The signature dish of Malaysia is Nasi Lemak.
Commonly people noted about this dish is the rice which has a distinctive fragrance and spicy-sweet sambal.
Alongside these two main grabbed attention is the garnishing, which is a hard-boiled egg, fried anchovies, fried peanuts and cucumber slices.
Nasi Lemak is so famous that I can see plenty of sellers selling nasi lemak in my neighbourhood.
Some sell in restaurants, food courts and stalls.
As my hometown is commonly known for many wet markets, the seller can find fresh ingredients at a reasonable price.
The Nasi Lemak is a complete meal with nutrition and we can get it at an affordable price.

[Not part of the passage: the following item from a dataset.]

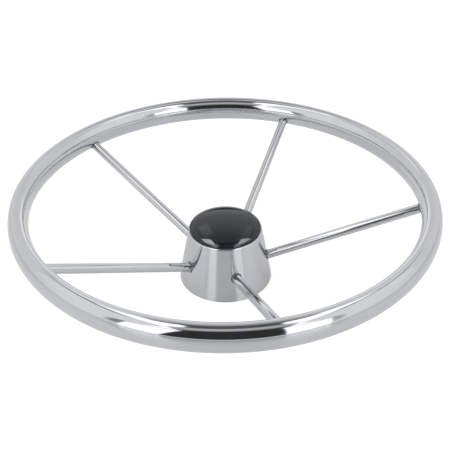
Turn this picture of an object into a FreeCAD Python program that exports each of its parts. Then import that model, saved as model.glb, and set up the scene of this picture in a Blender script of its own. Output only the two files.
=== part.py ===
import FreeCAD, Part
import math
import os
import Sketcher
from FreeCAD import Placement, Rotation, Vector

# A dished boat steering wheel of stainless steel that stands on the foot of its hub.
# +Z runs along the wheel's axis towards the helmsman, and the origin is the centre of
# the hub's foot. Everything that repeats is drawn at the first spoke, on +X, and each
# piece is then turned about the axis to its place.

doc = FreeCAD.newDocument("boat_steering_wheel")
sizes = doc.addObject("Spreadsheet::Sheet", "sizes")

# Driving dimensions, in millimetres and degrees.
DRIVING = [
    # The rim: a tube rolled into a ring, taller along the axis than it is wide.
    ("wheel_diameter", 394.0),
    ("rim_tube_width", 17.9),
    ("rim_tube_depth", 25.4),
    ("rim_nose_radius", 7.0),
    ("rim_tube_wall", 1.5),
    ("rim_height", 92.0),
    # The spokes: round bars that climb from the boss, which they enter at the root
    # height, to a place in the rim that lies below the rim's own middle by the drop.
    ("spoke_count", 5),
    ("spoke_diameter", 9.0),
    ("spoke_root_height", 15.1),
    ("spoke_drop", 5.5),
    ("spoke_reach_in_tube", 5.5),
    ("spoke_end_chamfer", 0.5),
    ("first_spoke_angle", -3.8),
    # The hub cone: a spun shell with its top turned in to carry the cap.
    ("foot_diameter", 91.5),
    ("cone_top_diameter", 71.0),
    ("cone_height", 55.0),
    ("cone_wall", 2.0),
    ("cone_edge_radius", 1.6),
    ("cone_inner_bend", 0.8),
    ("ledge_width", 4.5),
    # The plate that closes the foot, set back from the edge that the hub stands on.
    ("plate_thickness", 4.0),
    ("plate_setback", 1.0),
    # The boss: a turned barrel with the tapered bore and its keyway.
    ("boss_diameter", 38.0),
    ("boss_height", 36.0),
    ("boss_chamfer", 0.8),
    ("bore_mouth_diameter", 19.05),
    ("bore_taper_ratio", 12.0),
    ("bore_chamfer", 1.0),
    ("keyway_width", 4.76),
    ("keyway_depth", 2.4),
    ("socket_depth", 4.0),
    # Welds, the gap that each one bridges, and how closely the small ones seat.
    ("weld_gap", 0.1),
    ("weld_seat_gap", 0.02),
    ("rim_weld_radius", 1.3),
    ("cone_weld_radius", 1.3),
    ("boss_weld_leg", 4.0),
    ("foot_weld_depth", 3.0),
    # The centre cap: a moulded dome with a slit skirt that pushes into the mouth. Its
    # shoulder leans outwards by the tilt where the edge radius takes over.
    ("cap_setback", 0.7),
    ("cap_edge_height", 0.4),
    ("cap_edge_radius", 3.2),
    ("cap_shoulder_radius", 20.0),
    ("cap_shoulder_tilt", 33.0),
    ("cap_dome_radius", 130.0),
    ("cap_wall", 2.2),
    ("cap_skirt_depth", 9.0),
    ("cap_skirt_wall", 1.8),
    ("cap_skirt_gap", 0.6),
    ("cap_fit_gap", 0.06),
    ("cap_rib_width", 1.6),
    ("cap_rib_lead", 1.5),
    ("cap_slot_width", 3.0),
    ("cap_slot_depth", 7.0),
    ("cap_finger_count", 6),
]
for row, (alias, value) in enumerate(DRIVING, start=1):
    sizes.set("A%d" % row, "'" + alias)
    sizes.set("B%d" % row, "%g" % value)
    sizes.setAlias("B%d" % row, alias)
doc.recompute()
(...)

Here in my hometown with the simple presentation of the classic nasi lemak, it only costs a minimum of RM1.50.
However, depending on where we get the cuisine, sometimes nasi lemak can also become a luxurious meal.
Some restaurants charged us a plate of Nasi Lemak ranging from RM15 to RM45 per serving in the Klang Valley.
However, I am apprehensive about the price and certainly, think many times before dining at an expensive restaurant.
The word nasi means rice and the word lemak is referring to the coconut milk that has been added to the rice.
In earlier days, the rice was cooked in an earthenware pot and firewood.
Nowadays, the invention of the rice cooker has made life easier, add the ingredients and let it cooked.
The main ingredients to cook nasi lemak is rice, coconut milk, water and salt.
Alternatively, you may add ginger slices, black pepper and pandan leave to add fragrance to it.
The type of rice that we used in the making is white rice. Some may use jasmine rice or basmati rice.
The rice needs to be washed two to three times before being cooked. It is part of Malaysian’s routine to wash rice before cooking.
While making sambal we used dried chillies, onion, garlic, tamarind paste, shrimp paste (belacan), sugar and salt.
In my hometown, the sambal comes with a variety such as sambal kerang (spicy chilli cockles, sambal sotong (squid sambal), and sambal paru (beef lungs with chilli).
This made the dish not only can be eaten during breakfast but also can be eaten during lunch or dinner.
My criteria for sambal must be spicy-sweet, reddish-brown in colour and cooked for at least 15 minutes within low heat.
The colour of the sambal will indicate how long it has been cooked. If the sambal is undercooked it will be reddish in colour and may cause stomach ache.
Thus, the preparation of sambal is very crucial even though it seems simple.
Nasi Lemak tastes better if eaten with the right hand as most Malaysians do. To make it more scent, serve on cut banana leaves.
As the banana leaves were natural packaging food in the earlier time, some still incorporate it in their way to serve nasi lemak. We call it nasi lemak bungkus.
Homemade Nasi Lemak
Nasi Lemak is so famous that it has become a permanent meal on the fast-food chain restaurant in Malaysia.
The recipe of nasi lemak is different for everyone and I must say there is no right or wrong recipe, only the preference of the family members make it taste distinctively unique from one another.
Preferably when the urge to eat comes, we rather cook our own. We can prepare more for every family to enjoy it as much as they wish.
The best nasi lemak depends on the whole process of cooking, starting from the selection of the ingredients.
Preparation time: 20 minutes
Cooking time: 50 minutes
Serving size: 2 persons
Ingredients for nasi lemak
1 cup of rice
¾ cup water
1 cup coconut milk
5 cm ginger
½ teaspoon of salt
Ingredients for sambal
20 dried chillies
2 cloves garlic
4 red onions
1 tablespoon shrimp paste
20 ml of cooking oil
10 ml tamarind juice
½ teaspoon salt
1 tablespoon sugar
Ingredients for garnishing
1 cup of cooking oil
¼ cup of peanuts
½ cup anchovies
3 cups of water (to boil)
Instructions for cooking nasi lemak
Rinse the rice and pour it into the pot.
Add water, coconut milk, ginger, pandan leaf and salt.
Cook using a rice cooker.
Instructions for cooking sambal
Remove dried chilli seeds and soak for 10 minutes in plain water. This is to ensure that the texture of the sambal is smooth.
Blend together dried chilli, garlic, red onion and shrimp paste.
Preheat the pan using medium heat and pour the cooking oil. Then added the blended mixture.
Cook until it boils and adds in the tamarind juice, salt and sugar.
Let the sambal cook well for 15 minutes or until it turns dark red.
Fried the garnishing
Preheat the cooking oil in a frying pan.
Place the peanut in the pan and deep-fried it
Fry it until it turns light brown or cooks for 5 minutes.
Using the same oil, deep-fried the anchovies and cook until it turns slightly brown or fried for 5 minutes.
Prepared the egg
Place the egg in a pot. Add in water.
Then boil it for 15 minutes to prepare a hard-boiled egg.
Slice the cucumber
Slice the cucumber in a circular manner.